Nor is Bihar the only site of defiance. In Kerala, Gaza solidarity marches cut across faith lines. At Hyderabad Central University, students occupied green tracts to block deforestation. In Kolkata, thousands poured out after a brutal rape case, refusing the normalization of violence against women. These are not mass upheavals yet—but neither were the first winter tents at Shaheen Bagh.
Institutional flickers exist too. In May, historian Ali Khan Mahmudabad—detained for an opinion piece—was released within days, a contrast to Khalid’s unending limbo. On August 22, the Supreme Court granted swift relief to The Wire.in’s editors in a sedition-style case, a rare assertion of press freedom. On August 29, it also questioned the racial profiling of Bengali-speaking Indian Muslims, who have been harassed in recent months by ICE-like raids on undocumented Bangladeshi immigrants. In Manipur, where ethnic violence spiralled for months, chief minister N. Biren Singh resigned under public and political pressure—an admission, however reluctant, that accountability still claims ground.
These ruptures show that India’s democratic impulse is bruised but not dead. But they also teach something else: resistance, when it succeeds, breeds a harder state. The lesson for citizens is the opposite—organization, not outrage, is the antidote to fear. Silence is what power counts on; speech—however fragile—is its only rival.
Khalid has said he is “afraid of hope,” because the fall can be cruel.
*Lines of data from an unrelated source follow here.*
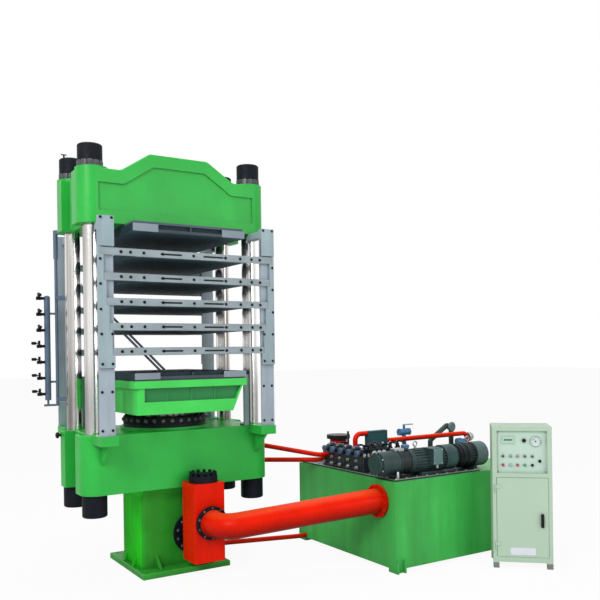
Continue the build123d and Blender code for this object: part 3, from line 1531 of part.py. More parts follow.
# Control panel with display, dial, meter, lamps and button collars
with BuildPart() as control_panel:
    with BuildSketch(panel_face):
        with Locations((cabinet_middle, panel_z)):
            Rectangle(panel_width + 2 * cabinet_wall, panel_height + 2 * cabinet_wall)
    extrude(amount=-panel_plate)
    with BuildSketch(panel_face):
        with Locations((display_x, display_z)):
            Rectangle(display_width, display_height)
    extrude(amount=display_depth)
    with BuildSketch(panel_face.offset(display_depth)):
        with Locations((display_x, display_z)):
            Rectangle(display_width - 2 * display_rim, display_height - 2 * display_rim)
    extrude(amount=-glass_depth, mode=Mode.SUBTRACT)
    for gauge_x, gauge_z, radius in ((dial_x, dial_z, dial_radius), (meter_x, meter_z, meter_radius)):
        with BuildSketch(panel_face):
            with Locations((gauge_x, gauge_z)):
                Circle(radius)
        extrude(amount=gauge_height)
        with BuildSketch(panel_face.offset(gauge_height)):
            with Locations((gauge_x, gauge_z)):
                Circle(radius - gauge_rim)
        extrude(amount=-glass_depth, mode=Mode.SUBTRACT)
    with BuildSketch(panel_face):
        with Locations([(x, lamp_row_z) for x in button_x]):
            Circle(lamp_radius)
    extrude(amount=lamp_height)
    with BuildSketch(panel_face):
        with Locations([(x, button_row_z) for x in button_x]):
            Circle(button_collar_radius)
    extrude(amount=button_collar_height)
    with BuildSketch(panel_face.offset(-panel_plate)):
        with Locations([(x, button_row_z) for x in button_x]):
            Circle(button_radius + pin_gap)
        with Locations((selector_x, selector_z)):
            Circle(selector_shaft_radius + pin_gap)
    extrude(amount=panel_plate + button_collar_height, mode=Mode.SUBTRACT)
control_panel.part.label = "control_panel"
export_step(control_panel.part, "parts/control_panel.step")

# Push buttons in their collars
for n in range(len(button_x)):
    with BuildPart() as push_button:
        with BuildSketch(panel_face):
            with Locations((button_x[n], button_row_z)):
                Circle(button_radius)
        extrude(amount=button_length)
        with BuildSketch(panel_face.offset(button_length)):
            with Locations((button_x[n], button_row_z)):
                Circle(button_radius)
        extrude(amount=button_crown_height, taper=button_taper)
    push_button.part.label = f"push_button_{n + 1}"
    export_step(push_button.part, f"parts/push_button_{n + 1}.step")

# Selector switch: a round base with a grip across it
with BuildPart() as selector_switch:
    with BuildSketch(panel_face):
        with Locations((selector_x, selector_z)):
            Circle(selector_radius)
    extrude(amount=selector_height)
    with BuildSketch(panel_face.offset(selector_height)):
        with Locations((selector_x, selector_z)):
            Rectangle(selector_grip, 2 * selector_radius - selector_grip)
    extrude(amount=selector_grip_rise)
    with BuildSketch(panel_face):
        with Locations((selector_x, selector_z)):
            Circle(selector_shaft_radius)
    extrude(amount=-selector_shaft_length)
selector_switch.part.label = "selector_switch"
export_step(selector_switch.part, "parts/selector_switch.step")
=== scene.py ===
import math

import bmesh
import bpy
from mathutils import Matrix, Vector


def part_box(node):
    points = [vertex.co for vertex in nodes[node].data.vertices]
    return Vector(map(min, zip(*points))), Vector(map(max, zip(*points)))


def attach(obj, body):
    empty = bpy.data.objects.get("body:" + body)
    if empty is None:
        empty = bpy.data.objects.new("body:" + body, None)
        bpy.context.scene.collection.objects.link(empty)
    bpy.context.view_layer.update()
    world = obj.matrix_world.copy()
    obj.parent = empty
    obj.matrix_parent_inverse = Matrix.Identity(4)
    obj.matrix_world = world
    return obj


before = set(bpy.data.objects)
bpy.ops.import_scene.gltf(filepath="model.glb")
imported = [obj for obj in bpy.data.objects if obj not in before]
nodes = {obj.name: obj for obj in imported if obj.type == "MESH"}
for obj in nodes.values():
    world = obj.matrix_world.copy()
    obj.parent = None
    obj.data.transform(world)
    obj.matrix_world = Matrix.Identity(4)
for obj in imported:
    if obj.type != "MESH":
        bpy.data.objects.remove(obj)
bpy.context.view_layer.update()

X, Y, Z = Vector((1, 0, 0)), Vector((0, 1, 0)), Vector((0, 0, 1))


def link(thing):
    bpy.context.scene.collection.objects.link(thing)
    return thing


# Camera fitted to the photograph. Focal length and shift are in its pixels.

PHOTO_SIDE = 600
FOCAL_LENGTH = 753.54
SHIFT_UP = 55
SENSOR_WIDTH = 36
FAR_LIMIT = 300
YAW, PITCH, ROLL = math.radians(32.2162), math.radians(-0.1256), math.radians(0.8075)
CAMERA_PLACE = (-2.4748, -6.1319, 1.7704)


def camera_axes(yaw, pitch, roll):
    """The camera's own right, up and forward directions."""
    forward = Vector((math.sin(yaw) * math.cos(pitch), math.cos(yaw) * math.cos(pitch), math.sin(pitch)))
    level = Vector((math.cos(yaw), -math.sin(yaw), 0))
    upright = level.cross(forward)
    right = math.cos(roll) * level - math.sin(roll) * upright
    up = math.sin(roll) * level + math.cos(roll) * upright
    return right, up, forward


camera_data = bpy.data.cameras.new("camera")
camera_data.sensor_width = SENSOR_WIDTH
camera_data.lens = FOCAL_LENGTH / PHOTO_SIDE * SENSOR_WIDTH
camera_data.shift_y = SHIFT_UP / PHOTO_SIDE
camera_data.clip_end = FAR_LIMIT
camera = link(bpy.data.objects.new("camera", camera_data))
camera_right, camera_up, camera_forward = camera_axes(YAW, PITCH, ROLL)
turned = Matrix((camera_right, camera_up, -camera_forward)).transposed().to_4x4()
camera.matrix_world = Matrix.Translation(CAMERA_PLACE) @ turned
bpy.context.scene.camera = camera

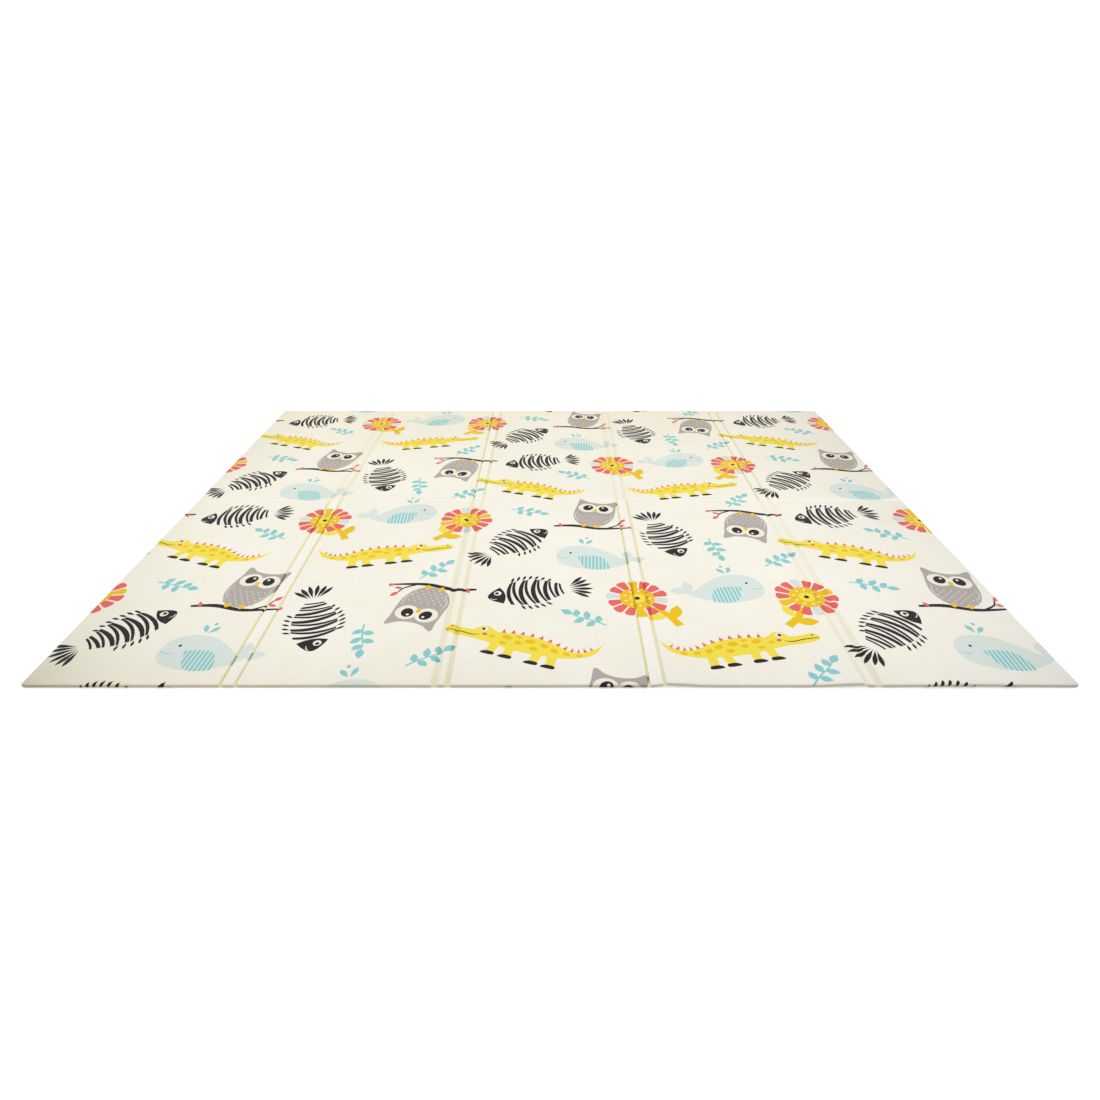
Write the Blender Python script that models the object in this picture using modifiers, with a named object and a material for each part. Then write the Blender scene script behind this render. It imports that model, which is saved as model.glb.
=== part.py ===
"""Folding foam play mat, laid out flat. Metres, +Z up, front edge towards -Y.

One closed slab of foam with its film: five panels and four narrow spine strips between paired
hinge grooves, a cross crease near half depth, a rounded rim, and a front edge that lifts a little
beside two of the spines. The origin is on the floor under the middle of the mat.
"""

import math

import bpy

# Overall size
WIDTH = 2.000
DEPTH = 1.500
THICKNESS = 0.010
CORNER_RADIUS = 0.006

# Hinge grooves, pressed in pairs with a narrow spine strip between the two of a pair
PANEL_COUNT = 5
SPINE_WIDTH = 0.030
PANEL_WIDTH = (WIDTH - (PANEL_COUNT - 1) * SPINE_WIDTH) / PANEL_COUNT
WEB_SHARE = 0.25
GROOVE_FLOOR = 0.0010
CRISP_LIP = 0.0036
RELAXED_LIP = 0.0090
RELAXED_SHARE = 0.50
GROOVE_STATIONS = (GROOVE_FLOOR, CRISP_LIP, 0.0062, RELAXED_LIP)

# Cross crease, a little behind half depth, where each groove changes from crisp to relaxed
CREASE_PLACE = DEPTH / 2 + 0.012
CREASE_SHARE = 0.90
CREASE_HALF_WIDTH = 0.004
CHANGE_LENGTH = 0.020

# How far each pair's left and right groove lie to the right of their straight lines, in millimetres,
# at these places from the front edge
CREEP_PLACES = (0.0, 0.30, 0.74, 0.78, 0.95, DEPTH)
GROOVE_CREEP = (
    ((1.5, 0.3, 0.0, 2.0, 8.5, 11.5), (0.0, 0.0, 1.0, 0.5, 2.5, 9.0)),
    ((-1.0, -1.5, 0.0, 0.5, 1.8, 6.0), (-6.0, -6.0, -4.5, -2.5, -1.0, 4.0)),
    ((-0.7, -0.5, 0.0, 1.5, 1.5, 1.8), (-1.5, -1.2, -1.0, -4.0, -4.0, -2.8)),
    ((2.0, 3.3, 0.7, -0.5, -1.2, -1.8), (-2.5, -2.5, -0.5, -2.2, -2.5, -2.8)),
)
MILLIMETRE = 0.001

# Rim: half thickness falls from full to RIM_SHARE over RIM_ROUND
RIM_SHARE = 0.30
RIM_ROUND = 0.005
RIM_STATIONS = (0.0, 0.0006, 0.0020, RIM_ROUND, CORNER_RADIUS)

# Where the front edge stands off the floor. x is from the mat's left edge.
# peak x, run to the left, run to the right, height, reach from the front edge
FRONT_LIFTS = (
    (1.060, 0.040, 0.040, 0.0006, 0.06),
    (1.227, 0.039, 0.075, 0.0048, 0.16),
    (1.585, 0.100, 0.027, 0.0046, 0.20),
    (1.790, 0.200, 0.190, 0.0021, 0.12),
)
LIFT_PARTS = (0.25, 0.5, 0.75, 1.0)

# Widest gap between two lines of the cage, and the least that two added lines keep
STEP_X = 0.120
STEP_Y = 0.150
LEAST_STEP = 0.006

FILM_COLOUR = (0.90, 0.88, 0.80, 1.0)
FILM_ROUGHNESS = 0.42


def smooth_step(low, high, value):
    """0 up to low, 1 from high on, smooth between."""
    t = min(1.0, max(0.0, (value - low) / (high - low)))
    return t * t * (3.0 - 2.0 * t)


def between(value, places, heights):
    """Height at a value on the straight runs between the given places and their heights."""
    for low, high, start, end in zip(places, places[1:], heights, heights[1:]):
        if value <= high:
            return start + (end - start) * max(0.0, value - low) / (high - low)
    return heights[-1]


def groove_lines():
    """(pair number, x from the left edge) of each groove's straight centre line."""
    lines = []
    for pair in range(PANEL_COUNT - 1):
        first = (pair + 1) * PANEL_WIDTH + pair * SPINE_WIDTH
        lines.append((pair, first))
        lines.append((pair, first + SPINE_WIDTH))
    return lines


def crispness(pair, y):
    """1 where that pair is pressed crisp at this depth, 0 where it has relaxed."""
    behind = smooth_step(-CHANGE_LENGTH, CHANGE_LENGTH, y - CREASE_PLACE)
    return behind if pair % 2 else 1.0 - behind


def groove_share(x, y):
    """Share of the thickness that the grooves leave at a point, before they are moved sideways."""
    share = 1.0
    for pair, line in groove_lines():
        away = abs(x - line)
        crisp = crispness(pair, y)
        floor = RELAXED_SHARE + (WEB_SHARE - RELAXED_SHARE) * crisp
        lip = RELAXED_LIP + (CRISP_LIP - RELAXED_LIP) * crisp
        share = min(share, floor + (1.0 - floor) * smooth_step(GROOVE_FLOOR, lip, away))
    return share


def sideways(x, y):
    """How far a point is moved to the right, with the grooves on either side of it."""
    places = [0.0]
    moves = [0.0]
    for number, (pair, line) in enumerate(groove_lines()):
        move = MILLIMETRE * between(y, CREEP_PLACES, GROOVE_CREEP[pair][number % 2])
        places += [line - RELAXED_LIP, line + RELAXED_LIP]
        moves += [move, move]
    return between(x, [*places, WIDTH], [*moves, 0.0])


def crease_share(y):
    """Share of the thickness that the cross crease leaves."""
    away = abs(y - CREASE_PLACE)
    return CREASE_SHARE + (1.0 - CREASE_SHARE) * smooth_step(0.0, CREASE_HALF_WIDTH, away)


def rim_share(inset):
    """Share of the thickness at this distance in from the rim."""
    out = max(0.0, 1.0 - inset / RIM_ROUND)
    return RIM_SHARE + (1.0 - RIM_SHARE) * math.sqrt(1.0 - out * out)


def lift(x, y):
    """How far the mat stands off the floor at a point."""
    height = 0.0
    for peak, left, right, rise, reach in FRONT_LIFTS:
        across = (peak - x) / left if x < peak else (x - peak) / right
        inward = y / reach
        if across < 1.0 and inward < 1.0:
            fade = math.cos(math.pi / 2 * across) * math.cos(math.pi / 2 * inward)
            height += rise * fade * fade
    return height


def round_corner(x, y):
    """(x, y, inset) with the square corners drawn in to CORNER_RADIUS."""
    from_side = min(x, WIDTH - x)
    from_end = min(y, DEPTH - y)
    if from_side >= CORNER_RADIUS or from_end >= CORNER_RADIUS:
        return x, y, min(from_side, from_end)
    across = 1.0 - from_side / CORNER_RADIUS
    along = 1.0 - from_end / CORNER_RADIUS
    round_across = across * math.sqrt(1.0 - along * along / 2)
    round_along = along * math.sqrt(1.0 - across * across / 2)
    side = CORNER_RADIUS * (1.0 - round_across)
    end = CORNER_RADIUS * (1.0 - round_along)
    inset = CORNER_RADIUS * (1.0 - math.hypot(round_across, round_along))
    return (
        side if x < WIDTH / 2 else WIDTH - side,
        end if y < DEPTH / 2 else DEPTH - end,
        inset,
    )


def stations(length, needed, wanted, step):
    """Sorted places from 0 to length: all needed, wanted ones that keep clear of them, and even fill."""
    places = list(RIM_STATIONS)
    places += [length - inset for inset in RIM_STATIONS]
    places += needed
    for place in wanted:
        if all(abs(place - other) >= LEAST_STEP for other in places):
            places.append(place)
    places.sort()
    filled = [places[0]]
    for place in places[1:]:
        gap = place - filled[-1]
        parts = math.ceil(gap / step)
        start = filled[-1]
        filled += [start + gap * part / parts for part in range(1, parts + 1)]
    return filled


def x_stations():
    needed = []
    for _, line in groove_lines():
        for offset in GROOVE_STATIONS:
            needed += [line - offset, line + offset]
    wanted = []
    for peak, left, right, _, _ in FRONT_LIFTS:
        wanted.append(peak)
        for part in LIFT_PARTS:
            wanted += [peak - left * part, peak + right * part]
    return stations(WIDTH, needed, wanted, STEP_X)


def y_stations():
    needed = [CREASE_PLACE]
    for offset in (CREASE_HALF_WIDTH, CHANGE_LENGTH):
        needed += [CREASE_PLACE - offset, CREASE_PLACE + offset]
    longest = max(reach for _, _, _, _, reach in FRONT_LIFTS)
    wanted = [longest * part for part in LIFT_PARTS]
    wanted += CREEP_PLACES
    return stations(DEPTH, needed, wanted, STEP_Y)


def film_material():
    material = bpy.data.materials.new("printed_film")
    material.use_nodes = True
    shader = material.node_tree.nodes["Principled BSDF"]
    shader.inputs["Base Color"].default_value = FILM_COLOUR
    shader.inputs["Roughness"].default_value = FILM_ROUGHNESS
    shader.inputs["Metallic"].default_value = 0.0
    return material


def make_mat(collection):
    """A grid at mid height, thickened by a weight that thins it at grooves, crease and rim."""
    columns = x_stations()
    rows = y_stations()
    bpy.ops.mesh.primitive_grid_add(
        x_subdivisions=len(columns) - 1,
        y_subdivisions=len(rows) - 1,
        size=1.0,
        location=(0.0, 0.0, 0.0),
    )
    mat = bpy.context.active_object
    mat.name = "mat"
    mat.data.name = "mat"
    weights = mat.vertex_groups.new(name="thickness")
    for vertex in mat.data.vertices:
        column = round((vertex.co.x + 0.5) * (len(columns) - 1))
        row = round((vertex.co.y + 0.5) * (len(rows) - 1))
        x, y, inset = round_corner(columns[column], rows[row])
        share = min(rim_share(inset), groove_share(x, y), crease_share(y))
        weights.add([vertex.index], share, "REPLACE")
        x += sideways(x, y)
        height = THICKNESS / 2 + lift(x, y)
        vertex.co = (x - WIDTH / 2, y - DEPTH / 2, height)

    slab = mat.modifiers.new("slab", "SOLIDIFY")
    slab.thickness = THICKNESS
    slab.offset = 0.0
    slab.vertex_group = weights.name
    slab.thickness_vertex_group = 0.0
    slab.use_rim = True

    mat.data.materials.append(film_material())
    for other in list(mat.users_collection):
        other.objects.unlink(mat)
    collection.objects.link(mat)
    return mat


def main():
    for old in list(bpy.data.objects):
        bpy.data.objects.remove(old, do_unlink=True)
    collection = bpy.data.collections.new("play_mat")
    bpy.context.scene.collection.children.link(collection)
    make_mat(collection)


main()
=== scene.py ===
"""Looks of the folding foam play mat: its printed film with the pressed grooves, rim and lifted front edge.

The film is drawn flat, as a printer would, from closed outlines in a few inks. It is cut into
triangles along those outlines and then laid over the slab, round the rim and into the grooves.
"""

import math

import bpy
import numpy as np
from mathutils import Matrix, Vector
from mathutils.geometry import delaunay_2d_cdt


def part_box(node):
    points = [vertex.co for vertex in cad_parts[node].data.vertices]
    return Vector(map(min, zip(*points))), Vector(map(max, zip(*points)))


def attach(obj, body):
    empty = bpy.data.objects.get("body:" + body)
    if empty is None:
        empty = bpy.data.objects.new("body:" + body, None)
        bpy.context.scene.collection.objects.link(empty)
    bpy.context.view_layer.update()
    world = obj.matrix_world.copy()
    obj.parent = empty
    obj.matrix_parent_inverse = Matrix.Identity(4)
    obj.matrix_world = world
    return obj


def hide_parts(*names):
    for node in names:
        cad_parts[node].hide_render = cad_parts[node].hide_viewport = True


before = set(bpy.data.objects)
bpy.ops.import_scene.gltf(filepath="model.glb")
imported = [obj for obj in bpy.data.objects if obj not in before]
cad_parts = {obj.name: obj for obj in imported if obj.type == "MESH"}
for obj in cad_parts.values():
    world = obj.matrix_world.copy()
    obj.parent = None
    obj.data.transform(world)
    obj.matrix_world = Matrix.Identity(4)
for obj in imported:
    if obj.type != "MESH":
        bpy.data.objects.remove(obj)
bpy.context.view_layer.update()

MAT_LOW, MAT_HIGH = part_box("mat")

# Sizes of the slab, in metres
WIDTH = MAT_HIGH.x - MAT_LOW.x
DEPTH = MAT_HIGH.y - MAT_LOW.y
HALF_THICKNESS = 0.005
CORNER_RADIUS = 0.006
RIM_ROUND = 0.005

# The film is flat for FLAT_RUN past the core rectangle, then turns round the rim for RIM_RUN
CORE_X = WIDTH / 2 - CORNER_RADIUS
CORE_Y = DEPTH / 2 - CORNER_RADIUS
FLAT_RUN = CORNER_RADIUS - RIM_ROUND
RIM_RUN = math.pi * RIM_ROUND
FILM_X = CORE_X + FLAT_RUN + RIM_RUN
FILM_Y = CORE_Y + FLAT_RUN + RIM_RUN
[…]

But hope is not optimism; it is labor. Jawaharlal Nehru wrote Discovery of India and Glimpses of World History during his nine years in the jails of the British Raj, imprisoned for his participation in the Indian struggle for freedom, because he believed history was still being made in captivity. Khalid reads Dostoevsky for the same reason, while his own PhD explored India’s most dispossessed communities. That a student from a university named after Nehru now languishes in prison for defending the secular republic Nehru envisioned is not only a bitter irony—it is a warning. Freedom, in such times, is not a gift from the state but a habit we must refuse to lose—even when the cost of keeping it feels infinite.